Every line of the data that contains the string "type" must be copied.

________________________________________

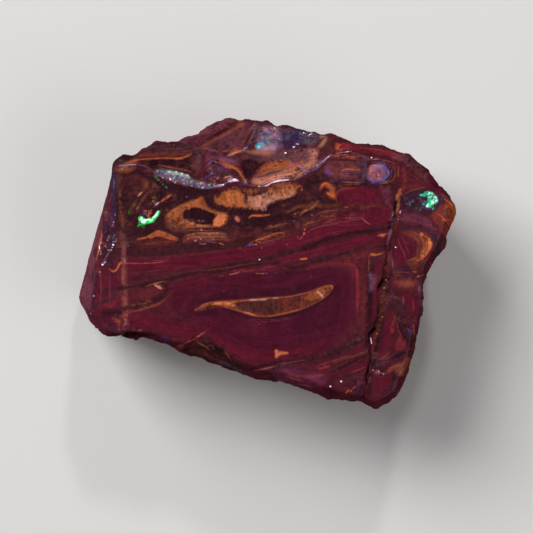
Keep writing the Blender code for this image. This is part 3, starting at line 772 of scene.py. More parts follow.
# %% Washes on the blue potch and the right of the brow
pool("mist", 8, 0.8, (261, 126), (270, 124), (281, 127), (282, 138), (282, 148), (272, 150), (262, 149),
    (258, 140))
wash("peach", 3, 0.6, (264, 127, 1.4), (268, 126, 1.6), (276, 128, 2), (275, 134, 1.6))
wash("pale", 4, 0.5, (258, 148, 1), (266, 147, 1.6), (274, 147, 1.6))
wash("steel", 4, 0.6, (260, 131, 1), (268, 137, 2), (262, 142, 1.6), (274, 141, 1.4))
wash("pale", 3, 0.4, (266, 129, 1.6), (272, 131, 1.6), (276, 127, 1))
wash("cream", 4, 0.35, (268, 136, 1.4), (273, 144, 1.6), (266, 148, 1.6))
pool("navy", 6, 0.9, (283, 128), (294, 126), (303, 128), (308, 134), (304, 143), (297, 147), (287, 148),
    (283, 142))
wash("navy", 4, 0.5, (306, 132, 1.6), (314, 134, 2), (308, 141, 2))
pool("steel", 4, 0.7, (303, 131), (312, 130), (320, 134), (318, 142), (308, 146), (302, 142))
wash("steel", 4, 0.6, (285, 130, 2), (291, 131, 3), (287, 137, 2))
wash("steel", 3, 0.4, (300, 132, 2), (303, 138, 2))
wash("cream", 4, 0.5, (322, 136, 1.6), (327, 136, 1.2), (324, 142, 1.8), (320, 146, 1.2))
wash("olive", 4, 1, (329, 137, 1.6), (332, 142, 3), (328, 148, 3), (322, 152, 2))
wash("orange", 3, 0.8, (337, 144, 1), (337, 148, 1.6), (341, 151, 1.2))
wash("oxblood", 3, 1, (343, 144, 2), (346, 147, 3), (352, 147, 2))
wash("maroon", 8, 0.9, (352, 146, 3), (370, 151, 3), (400, 158, 5), (425, 180, 6), (440, 192, 3))
wash("clay", 3, 0.5, (372, 147, 1.2), (386, 151, 1.6), (396, 155, 1.2))
wash("umber", 4, 0.7, (352, 140, 1.4), (368, 146, 1.4), (386, 148, 1.4))
wash("dusk", 6, 0.8, (396, 156, 3), (408, 160, 4), (418, 170, 4), (424, 178, 3))
wash("rose", 4, 0.35, (386, 152, 2), (402, 158, 2))

# %% Washes on the sawn left edge
pool("mauve", 6, 1, (62, 310), (80, 250), (96, 212), (102, 214), (96, 262), (92, 300), (86, 316))
pool("ash", 5, 0.9, (110, 166), (118, 168), (118, 260), (108, 268), (100, 264), (102, 230), (104, 200),
    (108, 184))
wash("fig", 4, 0.7, (107, 186, 1.6), (106, 202, 2.6), (107, 216, 2))
wash("navy", 4, 0.6, (113, 178, 1), (112, 190, 1.6), (113, 204, 1.4), (112, 218, 1.8), (108, 228, 2.6),
    (107, 236, 2.4), (112, 240, 1.6))
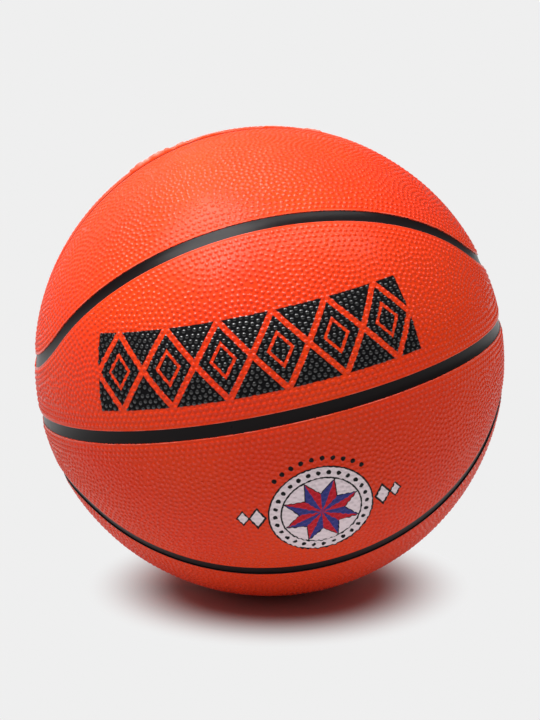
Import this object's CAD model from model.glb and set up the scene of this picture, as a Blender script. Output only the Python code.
from math import acos, asin, atan2, ceil, cos, pi, radians, sin, sqrt, tan

import bpy
import numpy as np
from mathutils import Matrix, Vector, kdtree
from mathutils.geometry import delaunay_2d_cdt


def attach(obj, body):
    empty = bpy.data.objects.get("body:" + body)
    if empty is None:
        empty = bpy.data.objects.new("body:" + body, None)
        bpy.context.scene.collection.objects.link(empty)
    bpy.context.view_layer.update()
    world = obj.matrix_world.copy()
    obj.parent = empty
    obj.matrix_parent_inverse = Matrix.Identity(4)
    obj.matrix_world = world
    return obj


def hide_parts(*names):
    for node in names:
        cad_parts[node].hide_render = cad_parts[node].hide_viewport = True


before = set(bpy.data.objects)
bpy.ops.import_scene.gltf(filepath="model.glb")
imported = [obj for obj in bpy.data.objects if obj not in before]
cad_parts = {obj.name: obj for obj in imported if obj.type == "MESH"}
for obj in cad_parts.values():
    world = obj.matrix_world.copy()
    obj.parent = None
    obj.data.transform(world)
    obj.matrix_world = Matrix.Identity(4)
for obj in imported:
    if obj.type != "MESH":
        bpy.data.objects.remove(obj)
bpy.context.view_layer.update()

# Sizes of the ball in millimetres and its angles, as the part has them
MM = 0.001
BALL_R = 120
COVER_T = 1.7
SEAT_R = BALL_R - COVER_T
GROOVE_DEPTH = 1
STRIP_R = BALL_R - GROOVE_DEPTH
SEAM_W = 6.4
PAD_DEPTH = 0.4
PAD_R = BALL_R - PAD_DEPTH
PAD_D = 16
LOOP_TILT = radians(45)
TIP_CENTRE = radians(42)
VALVE_LIFT = radians(22.5)
ROLL = radians(11.7)
TIP_REACH = asin(cos(LOOP_TILT) * sin(TIP_CENTRE))
RUN_HALF = acos(sin(LOOP_TILT) * sin(TIP_CENTRE) / cos(TIP_REACH))
TURN_HALF = acos(cos(LOOP_TILT) * cos(TIP_CENTRE) / cos(TIP_REACH))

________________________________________

## EXERCISE ANSWER
cad_parts = {obj.name: obj for obj in imported if obj.type == "MESH"}
    if obj.type != "MESH":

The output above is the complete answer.